[Data listing]
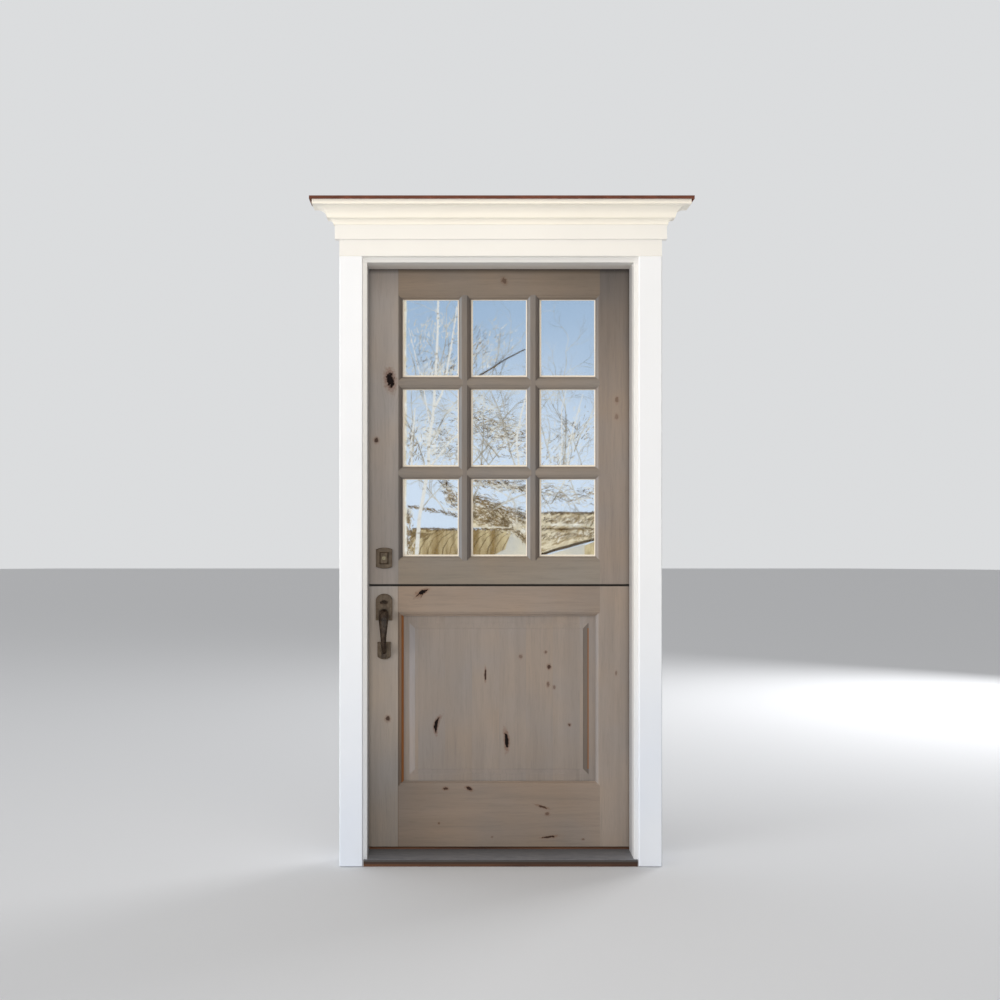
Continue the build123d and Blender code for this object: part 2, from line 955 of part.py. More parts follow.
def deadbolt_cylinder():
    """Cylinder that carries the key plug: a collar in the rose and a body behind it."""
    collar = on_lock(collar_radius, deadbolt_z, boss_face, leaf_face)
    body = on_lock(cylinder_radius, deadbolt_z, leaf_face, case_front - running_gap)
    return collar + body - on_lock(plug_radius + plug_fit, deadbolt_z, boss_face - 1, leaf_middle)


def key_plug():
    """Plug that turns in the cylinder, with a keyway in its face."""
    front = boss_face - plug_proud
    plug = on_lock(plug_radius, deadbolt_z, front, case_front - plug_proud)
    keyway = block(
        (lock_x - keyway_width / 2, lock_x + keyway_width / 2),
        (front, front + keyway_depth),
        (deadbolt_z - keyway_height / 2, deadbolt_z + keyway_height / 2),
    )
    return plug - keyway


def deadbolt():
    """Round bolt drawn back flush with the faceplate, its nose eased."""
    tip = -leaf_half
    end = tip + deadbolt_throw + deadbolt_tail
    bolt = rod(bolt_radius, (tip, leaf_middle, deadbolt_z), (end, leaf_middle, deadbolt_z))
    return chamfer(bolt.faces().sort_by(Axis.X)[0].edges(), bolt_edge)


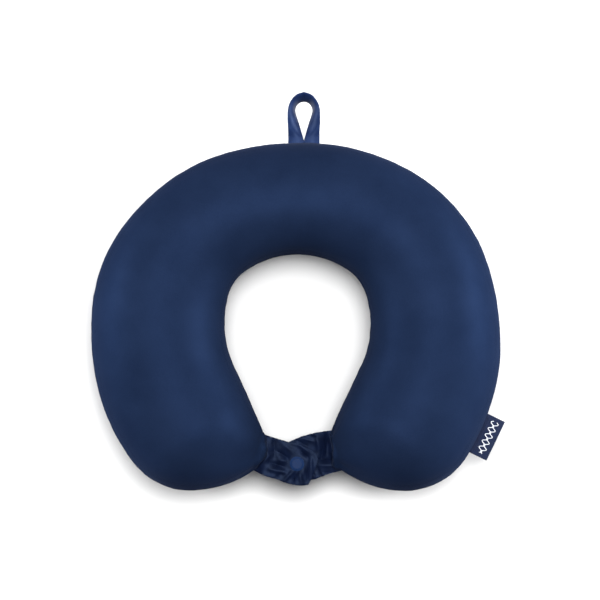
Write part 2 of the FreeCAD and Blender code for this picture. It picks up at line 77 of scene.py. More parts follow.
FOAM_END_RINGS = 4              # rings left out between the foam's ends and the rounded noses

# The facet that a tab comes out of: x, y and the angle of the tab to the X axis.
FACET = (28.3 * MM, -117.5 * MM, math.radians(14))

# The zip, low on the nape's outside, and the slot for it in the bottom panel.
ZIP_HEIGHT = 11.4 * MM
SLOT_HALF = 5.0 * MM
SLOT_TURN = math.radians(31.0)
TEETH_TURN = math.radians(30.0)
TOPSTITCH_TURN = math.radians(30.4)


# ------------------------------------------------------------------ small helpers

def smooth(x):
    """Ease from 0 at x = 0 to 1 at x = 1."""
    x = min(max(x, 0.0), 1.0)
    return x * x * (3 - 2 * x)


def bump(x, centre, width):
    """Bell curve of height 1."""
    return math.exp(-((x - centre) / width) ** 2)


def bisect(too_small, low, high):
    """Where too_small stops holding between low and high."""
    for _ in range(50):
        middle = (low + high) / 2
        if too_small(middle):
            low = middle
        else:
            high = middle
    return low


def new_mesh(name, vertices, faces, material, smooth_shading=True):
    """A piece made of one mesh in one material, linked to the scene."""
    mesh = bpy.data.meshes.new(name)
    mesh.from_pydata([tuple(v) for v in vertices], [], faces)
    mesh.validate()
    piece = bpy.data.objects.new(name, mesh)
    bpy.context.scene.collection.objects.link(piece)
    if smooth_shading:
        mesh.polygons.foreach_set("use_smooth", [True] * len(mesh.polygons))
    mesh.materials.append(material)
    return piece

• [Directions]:
Write out a verbatim copy of the data, beginning with its first line and ending with the line that contains "return plug - keyway".

• [Answer to the exercise]:
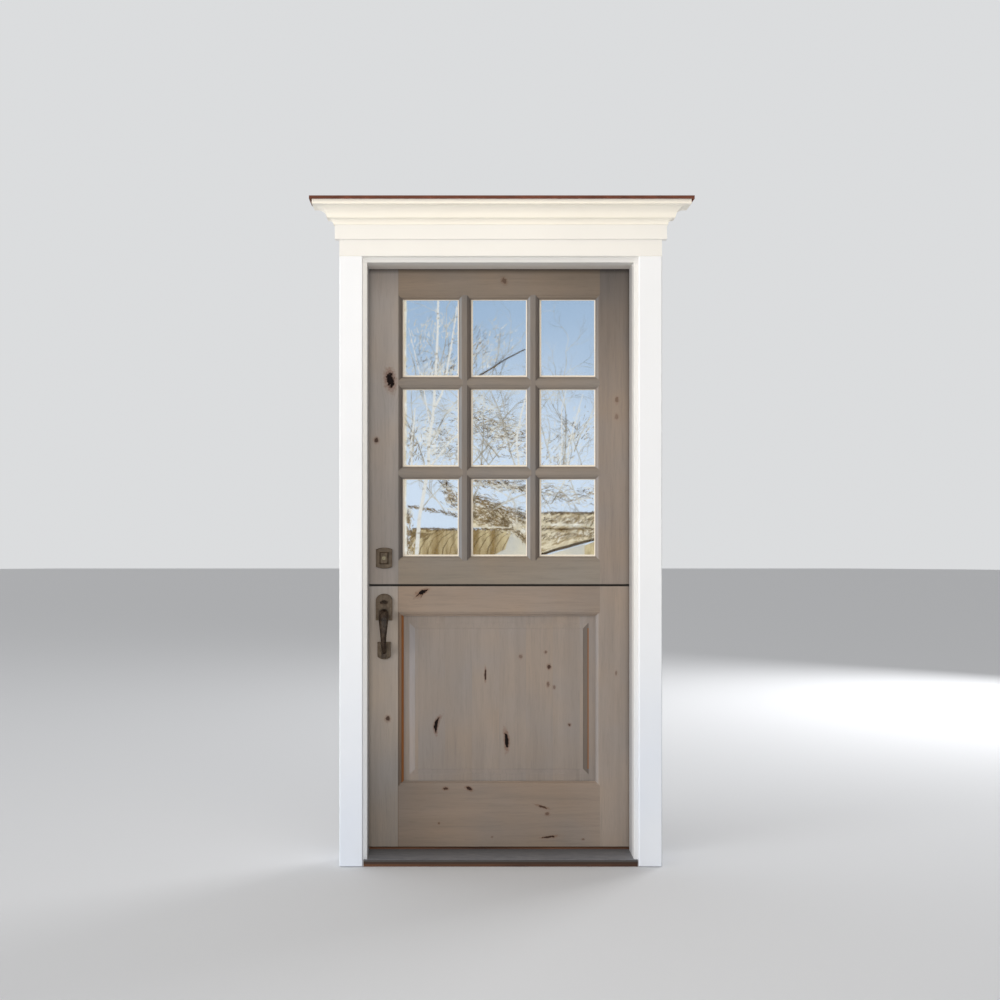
Continue the build123d and Blender code for this object: part 2, from line 955 of part.py. More parts follow.
def deadbolt_cylinder():
    """Cylinder that carries the key plug: a collar in the rose and a body behind it."""
    collar = on_lock(collar_radius, deadbolt_z, boss_face, leaf_face)
    body = on_lock(cylinder_radius, deadbolt_z, leaf_face, case_front - running_gap)
    return collar + body - on_lock(plug_radius + plug_fit, deadbolt_z, boss_face - 1, leaf_middle)


def key_plug():
    """Plug that turns in the cylinder, with a keyway in its face."""
    front = boss_face - plug_proud
    plug = on_lock(plug_radius, deadbolt_z, front, case_front - plug_proud)
    keyway = block(
        (lock_x - keyway_width / 2, lock_x + keyway_width / 2),
        (front, front + keyway_depth),
        (deadbolt_z - keyway_height / 2, deadbolt_z + keyway_height / 2),
    )
    return plug - keyway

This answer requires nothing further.